Also it depends on Chip. Some go upto 4.2 and some die at 3.8. Upto 3.8 almost 100% go.

btw 60 Deg under prime in this summer season is not possible. As long as its below 70 its ok.


----------



## avichandana20000 (Apr 30, 2012)

mine with same proccy OCed to 3.6 with v core 1.35. temp was 44 idle and 53 load for P95 1 HOUR.
ambience was 33 degree approx.
TIM : MX-2
COOLER :Hyper 212 evo.

Now  what is your ambience?


----------



## radeon6950 (Apr 30, 2012)

remember ram is double data rate so 800mhz is actually 800x2 i.e. 1600mhz
this is the maximum i ve pushed my 955, as it is summer with these settings i get about 57 degrees on the core.


----------



## $$Lionking$$ (May 1, 2012)

Keep it pushing until u reach 65(+/- 2) deg C anything after that is usually not good for a 24x7 system...
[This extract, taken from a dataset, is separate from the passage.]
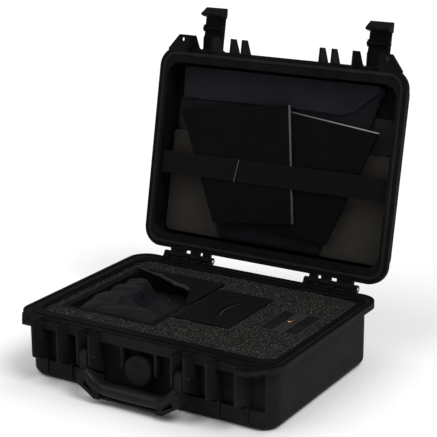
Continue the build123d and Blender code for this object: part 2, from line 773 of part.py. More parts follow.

@radeon - What CPU cooler are you using???


----------



## radeon6950 (May 1, 2012)

i have the hyper 212 evo


----------



## StrYker_BLACK_E (May 1, 2012)

Thanks guys for the response.

Still working to find out a stable point in lowering the vcore from 1.52v to say 1.44v??(what do you guys say about this?) @3.8ghz, 
cpu-nb set @2600mhz(this is the max stable limit for my board)

System unstable @3.8ghz+ even after increasing the vcore to 1.55
It seems this is the max speed my cpu can deliver


----------



## radeon6950 (May 1, 2012)

what is your cpu-nb volts, what is you temperature while running prime95


----------



## StrYker_BLACK_E (May 1, 2012)

radeon6950 said:


> what is your cpu-nb volts, what is you temperature while running prime95



cpu-nb:1.20v
temp @53


----------



## radeon6950 (May 1, 2012)

increase your cpu-nb volts in small increments and see if you are stable also what speed is your ram running at. 
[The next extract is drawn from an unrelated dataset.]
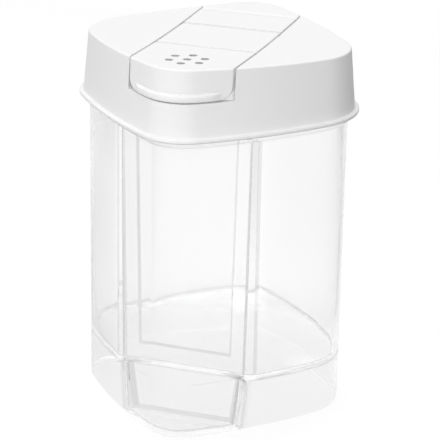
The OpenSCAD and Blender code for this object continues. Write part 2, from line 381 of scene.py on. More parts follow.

not stable as in are you getting any errors while running prime95, kindly post your hardware specs.


----------



## StrYker_BLACK_E (May 1, 2012)

okay will do that with 1.25v on the cpu-nb and see.

DRAM freq @533mhz
FSBRAM=3:8

there was BS error at first but now after changing the cpu-nb, cpu-nb volts & ram speed from 667mhz to 533mhz,there happens some distortion on screen n reboots


----------



## radeon6950 (May 1, 2012)

1. post your system config (ram specifics) manually enter your ram timings and voltage in bios
2. scrap all your overclock settings
3. start from the begining utilizing the guides that i had linked earlier

also try this before set your system back to defaults and see if you get any blue screens, if so you may have corrupted your os while overclocking.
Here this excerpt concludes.